* REQUIREMENT: Lines holding the string "dict" are the ones to copy from this listing.

* THE INPUT:

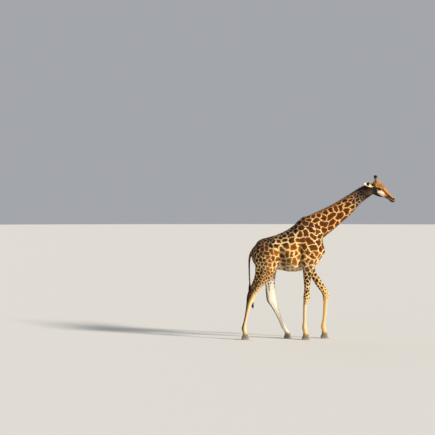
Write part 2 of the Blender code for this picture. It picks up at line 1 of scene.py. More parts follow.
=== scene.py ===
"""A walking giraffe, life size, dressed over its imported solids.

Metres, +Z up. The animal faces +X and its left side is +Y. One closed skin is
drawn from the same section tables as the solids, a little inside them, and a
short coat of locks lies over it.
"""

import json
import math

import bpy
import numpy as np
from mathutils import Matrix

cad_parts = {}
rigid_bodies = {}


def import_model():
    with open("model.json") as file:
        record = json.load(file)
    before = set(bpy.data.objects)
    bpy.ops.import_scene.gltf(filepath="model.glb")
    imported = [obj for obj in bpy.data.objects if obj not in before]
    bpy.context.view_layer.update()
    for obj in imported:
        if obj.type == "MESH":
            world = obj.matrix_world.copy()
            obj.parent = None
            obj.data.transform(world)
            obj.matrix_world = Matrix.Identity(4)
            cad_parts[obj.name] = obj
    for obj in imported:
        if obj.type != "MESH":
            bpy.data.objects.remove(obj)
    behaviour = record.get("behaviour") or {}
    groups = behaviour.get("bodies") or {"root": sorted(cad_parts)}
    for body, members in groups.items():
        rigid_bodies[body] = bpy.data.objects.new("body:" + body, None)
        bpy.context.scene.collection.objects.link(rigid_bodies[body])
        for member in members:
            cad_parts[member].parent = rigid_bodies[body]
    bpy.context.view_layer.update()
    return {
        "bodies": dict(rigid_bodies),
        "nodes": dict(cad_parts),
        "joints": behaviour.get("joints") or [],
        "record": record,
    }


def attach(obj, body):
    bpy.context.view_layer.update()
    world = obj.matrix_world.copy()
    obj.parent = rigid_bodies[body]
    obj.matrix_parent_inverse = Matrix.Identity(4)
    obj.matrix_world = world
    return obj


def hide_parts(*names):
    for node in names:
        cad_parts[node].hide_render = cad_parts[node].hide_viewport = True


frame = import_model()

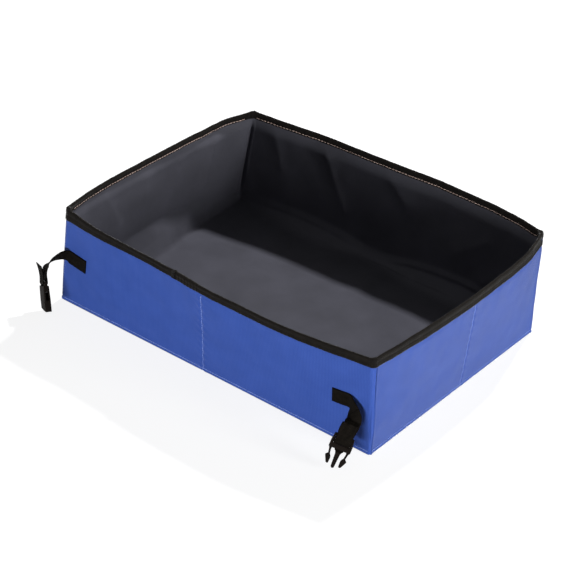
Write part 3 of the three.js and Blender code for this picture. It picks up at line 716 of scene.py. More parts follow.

* PROBLEM SOLUTION:
        "bodies": dict(rigid_bodies),
        "nodes": dict(cad_parts),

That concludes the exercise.